◆ What to work on
Search the records for "limits". Copy every line where it appears.
┄┄┄┄┄┄
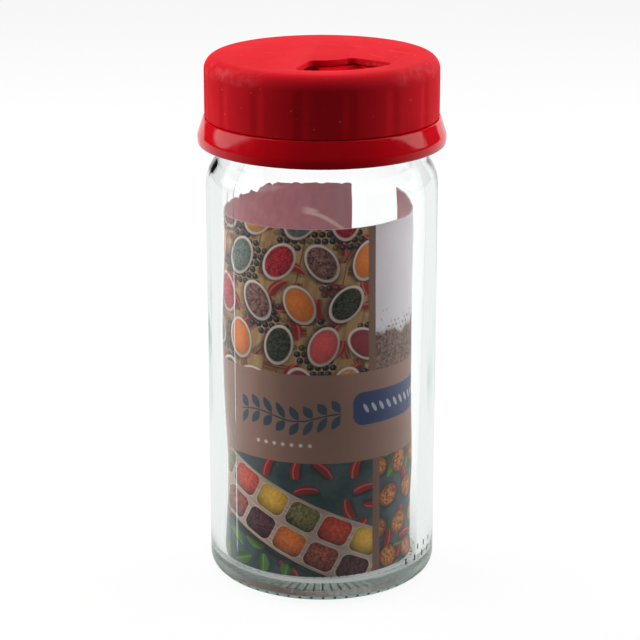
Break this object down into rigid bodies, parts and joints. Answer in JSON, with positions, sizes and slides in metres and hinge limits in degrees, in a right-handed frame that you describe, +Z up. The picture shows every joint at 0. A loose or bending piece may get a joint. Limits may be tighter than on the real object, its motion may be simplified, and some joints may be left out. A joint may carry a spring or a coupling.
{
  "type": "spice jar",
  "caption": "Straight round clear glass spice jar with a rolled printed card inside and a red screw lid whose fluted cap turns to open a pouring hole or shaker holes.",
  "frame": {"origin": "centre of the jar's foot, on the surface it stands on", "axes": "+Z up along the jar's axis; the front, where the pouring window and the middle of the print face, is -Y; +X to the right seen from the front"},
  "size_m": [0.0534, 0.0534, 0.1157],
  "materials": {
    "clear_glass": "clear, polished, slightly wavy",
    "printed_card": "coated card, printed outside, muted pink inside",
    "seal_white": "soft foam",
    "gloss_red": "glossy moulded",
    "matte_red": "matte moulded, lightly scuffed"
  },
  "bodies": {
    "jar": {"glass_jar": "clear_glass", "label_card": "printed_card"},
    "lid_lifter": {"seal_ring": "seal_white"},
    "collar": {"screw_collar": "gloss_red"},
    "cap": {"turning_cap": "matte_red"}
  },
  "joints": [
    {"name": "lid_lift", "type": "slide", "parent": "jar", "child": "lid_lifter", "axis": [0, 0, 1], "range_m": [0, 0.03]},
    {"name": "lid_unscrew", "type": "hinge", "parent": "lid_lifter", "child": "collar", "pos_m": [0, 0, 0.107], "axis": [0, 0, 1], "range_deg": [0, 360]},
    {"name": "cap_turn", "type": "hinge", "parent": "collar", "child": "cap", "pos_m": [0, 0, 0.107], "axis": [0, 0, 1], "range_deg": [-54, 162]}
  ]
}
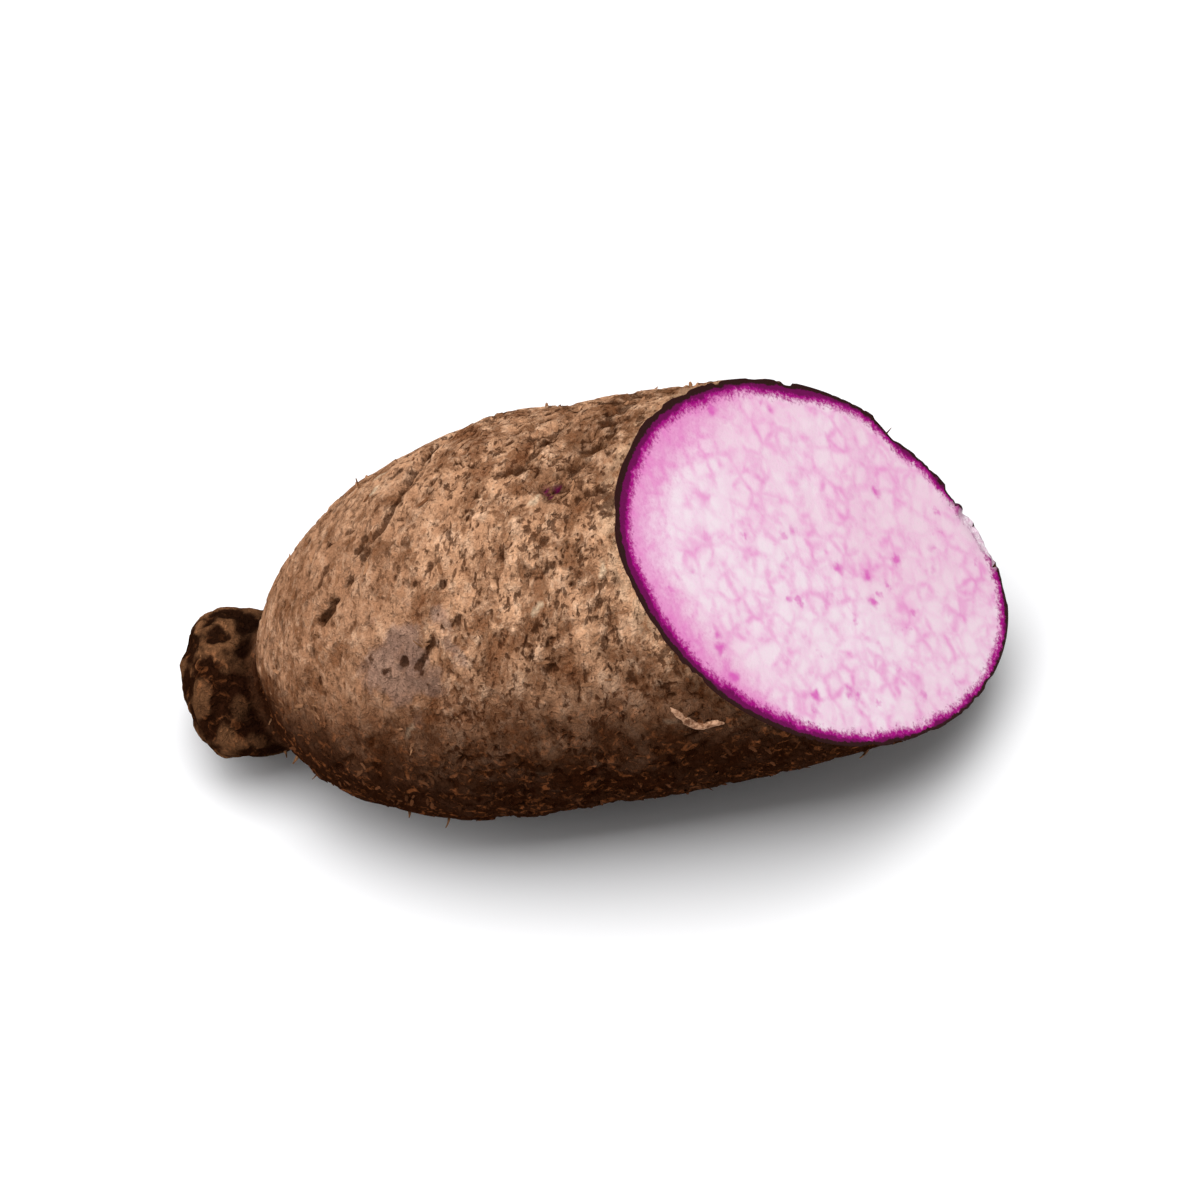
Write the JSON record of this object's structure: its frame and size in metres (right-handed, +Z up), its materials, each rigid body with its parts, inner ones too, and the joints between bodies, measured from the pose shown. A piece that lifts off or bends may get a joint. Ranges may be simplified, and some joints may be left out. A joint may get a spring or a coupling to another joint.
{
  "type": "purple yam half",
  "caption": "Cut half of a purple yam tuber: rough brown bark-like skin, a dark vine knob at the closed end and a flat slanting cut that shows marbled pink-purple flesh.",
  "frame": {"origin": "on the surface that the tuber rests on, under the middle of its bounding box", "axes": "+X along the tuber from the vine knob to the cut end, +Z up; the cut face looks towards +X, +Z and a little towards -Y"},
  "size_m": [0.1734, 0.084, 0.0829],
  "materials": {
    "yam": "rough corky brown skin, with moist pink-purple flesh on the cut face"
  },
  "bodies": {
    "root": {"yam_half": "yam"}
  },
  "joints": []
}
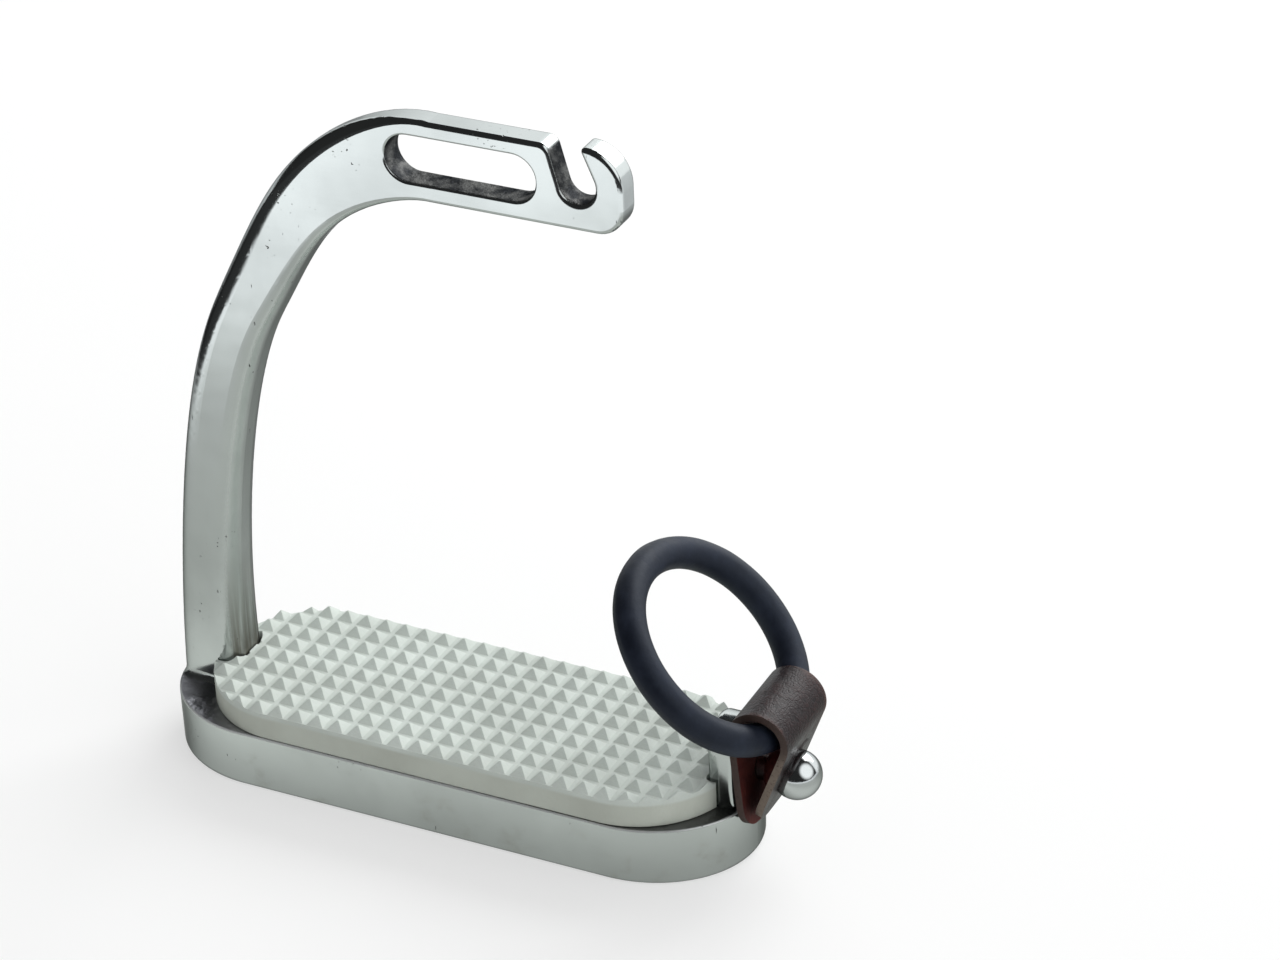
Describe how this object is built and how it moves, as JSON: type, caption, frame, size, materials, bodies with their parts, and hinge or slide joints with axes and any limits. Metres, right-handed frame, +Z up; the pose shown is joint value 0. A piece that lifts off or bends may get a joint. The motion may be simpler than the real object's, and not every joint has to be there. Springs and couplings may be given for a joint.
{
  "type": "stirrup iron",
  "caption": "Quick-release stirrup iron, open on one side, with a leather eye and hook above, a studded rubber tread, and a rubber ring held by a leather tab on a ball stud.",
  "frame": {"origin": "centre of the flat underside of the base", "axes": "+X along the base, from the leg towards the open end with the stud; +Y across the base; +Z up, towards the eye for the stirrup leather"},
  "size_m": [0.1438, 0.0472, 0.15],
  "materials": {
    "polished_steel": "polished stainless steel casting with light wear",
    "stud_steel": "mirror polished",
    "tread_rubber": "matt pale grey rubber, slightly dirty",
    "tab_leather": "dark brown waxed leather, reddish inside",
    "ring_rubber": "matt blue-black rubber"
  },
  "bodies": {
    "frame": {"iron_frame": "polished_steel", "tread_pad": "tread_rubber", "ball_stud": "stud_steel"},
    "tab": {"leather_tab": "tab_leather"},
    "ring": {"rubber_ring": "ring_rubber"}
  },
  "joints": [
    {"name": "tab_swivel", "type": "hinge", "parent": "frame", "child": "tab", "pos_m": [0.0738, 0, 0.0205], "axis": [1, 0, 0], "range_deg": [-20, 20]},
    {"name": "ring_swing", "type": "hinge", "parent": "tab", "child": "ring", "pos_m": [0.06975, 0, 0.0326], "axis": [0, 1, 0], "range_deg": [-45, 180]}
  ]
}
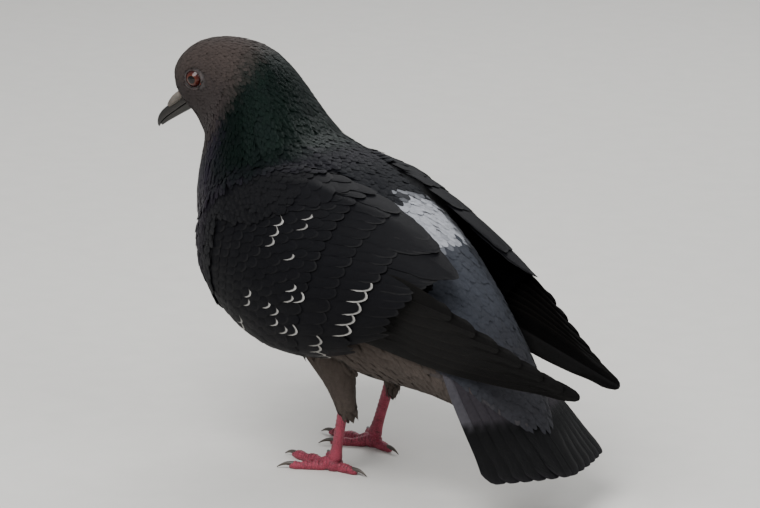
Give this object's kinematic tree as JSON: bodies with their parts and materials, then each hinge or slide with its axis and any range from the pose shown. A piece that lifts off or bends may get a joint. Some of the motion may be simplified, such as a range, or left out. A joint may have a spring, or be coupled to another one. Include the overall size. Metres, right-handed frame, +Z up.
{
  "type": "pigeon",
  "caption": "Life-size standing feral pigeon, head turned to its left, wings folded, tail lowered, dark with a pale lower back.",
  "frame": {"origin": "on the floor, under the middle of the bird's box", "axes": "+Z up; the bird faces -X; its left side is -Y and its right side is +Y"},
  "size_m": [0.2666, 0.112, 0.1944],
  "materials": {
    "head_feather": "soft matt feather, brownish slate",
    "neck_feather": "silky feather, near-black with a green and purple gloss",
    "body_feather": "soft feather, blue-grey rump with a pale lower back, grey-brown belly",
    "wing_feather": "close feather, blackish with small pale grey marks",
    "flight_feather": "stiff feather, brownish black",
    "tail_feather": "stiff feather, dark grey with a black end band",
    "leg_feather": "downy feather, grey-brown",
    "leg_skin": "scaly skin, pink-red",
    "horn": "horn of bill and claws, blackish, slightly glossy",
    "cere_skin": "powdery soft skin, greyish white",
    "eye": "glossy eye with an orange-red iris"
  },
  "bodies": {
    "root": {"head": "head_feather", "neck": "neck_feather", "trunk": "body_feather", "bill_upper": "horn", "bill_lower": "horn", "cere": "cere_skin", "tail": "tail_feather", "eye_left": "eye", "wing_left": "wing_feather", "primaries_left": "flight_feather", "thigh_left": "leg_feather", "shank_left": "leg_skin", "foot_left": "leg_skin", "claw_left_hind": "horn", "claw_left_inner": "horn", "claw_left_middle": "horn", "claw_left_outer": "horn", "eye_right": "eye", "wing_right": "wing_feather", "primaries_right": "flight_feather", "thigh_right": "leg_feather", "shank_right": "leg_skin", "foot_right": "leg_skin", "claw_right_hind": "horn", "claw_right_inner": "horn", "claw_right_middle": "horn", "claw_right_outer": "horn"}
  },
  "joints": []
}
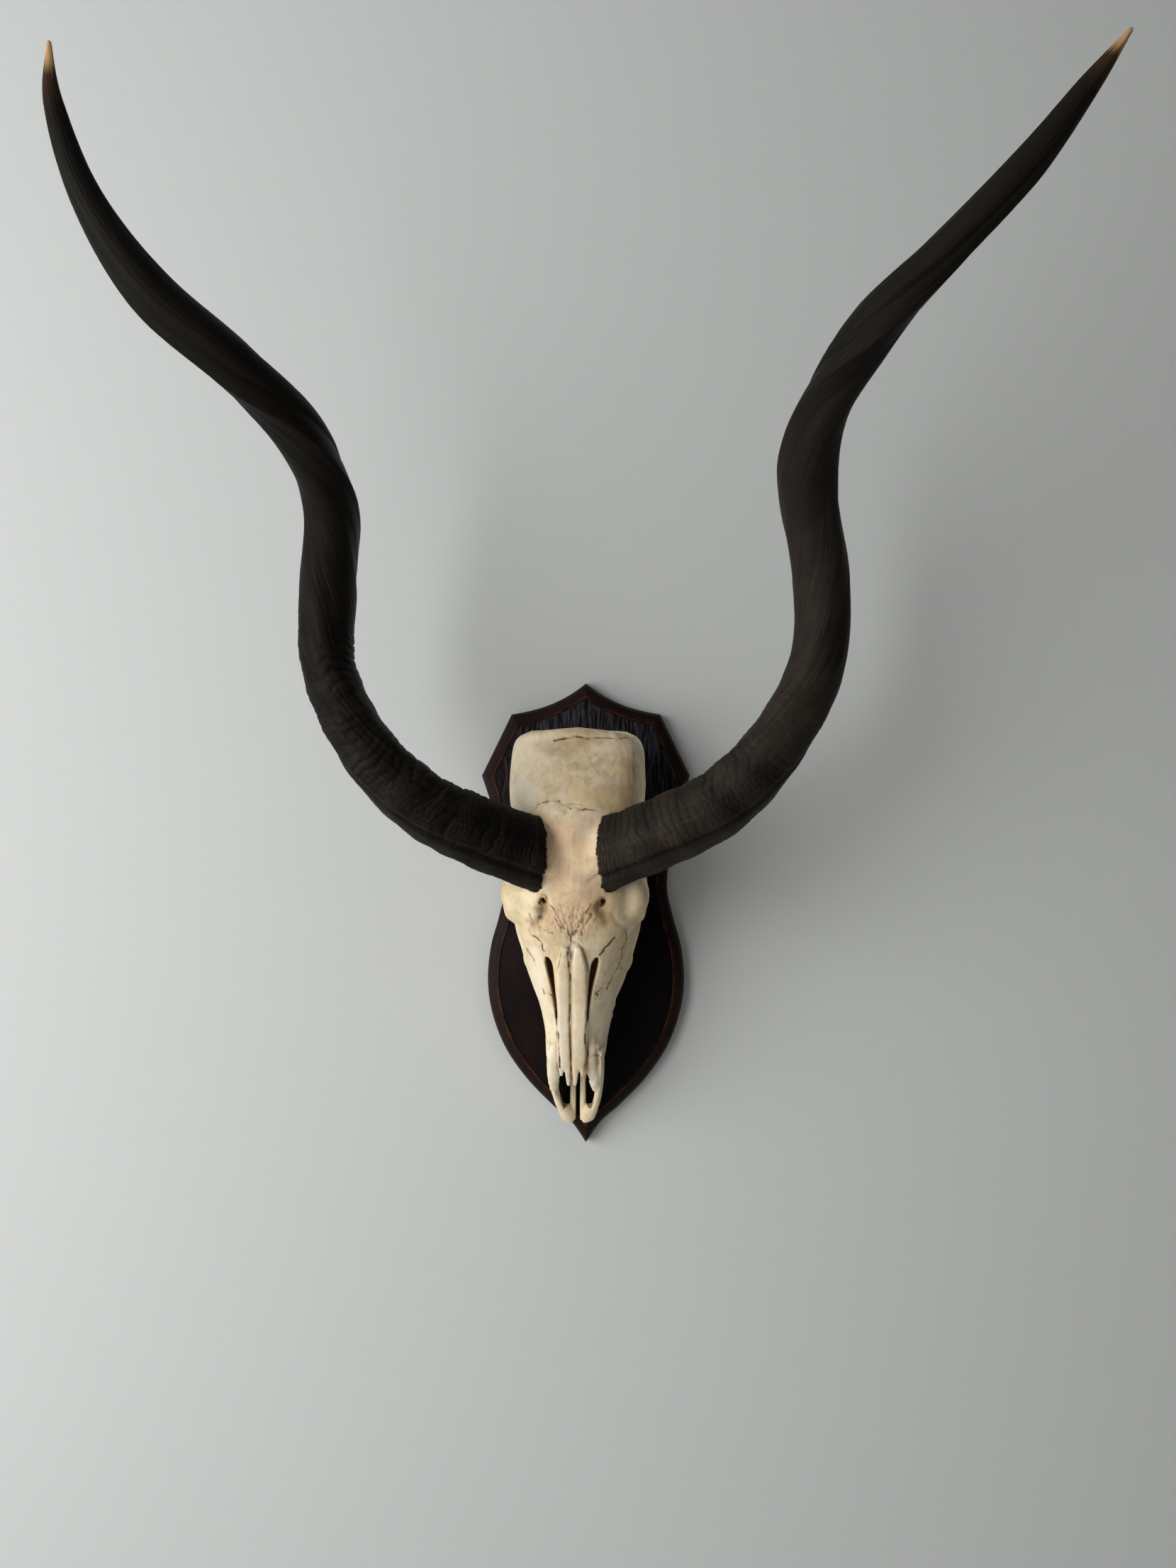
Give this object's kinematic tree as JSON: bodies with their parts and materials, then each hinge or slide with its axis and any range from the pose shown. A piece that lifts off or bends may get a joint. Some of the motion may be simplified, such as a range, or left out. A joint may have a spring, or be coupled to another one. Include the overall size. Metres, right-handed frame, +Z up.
┄┄┄┄┄┄
◆ Correct response
Break this object down into rigid bodies, parts and joints. Answer in JSON, with positions, sizes and slides in metres and hinge limits in degrees, in a right-handed frame that you describe, +Z up. The picture shows every joint at 0. A loose or bending piece may get a joint. Limits may be tighter than on the real object, its motion may be simplified, and some joints may be left out. A joint may carry a spring or a coupling.
Describe how this object is built and how it moves, as JSON: type, caption, frame, size, materials, bodies with their parts, and hinge or slide joints with axes and any limits. Metres, right-handed frame, +Z up; the pose shown is joint value 0. A piece that lifts off or bends may get a joint. The motion may be simpler than the real object's, and not every joint has to be there. Springs and couplings may be given for a joint.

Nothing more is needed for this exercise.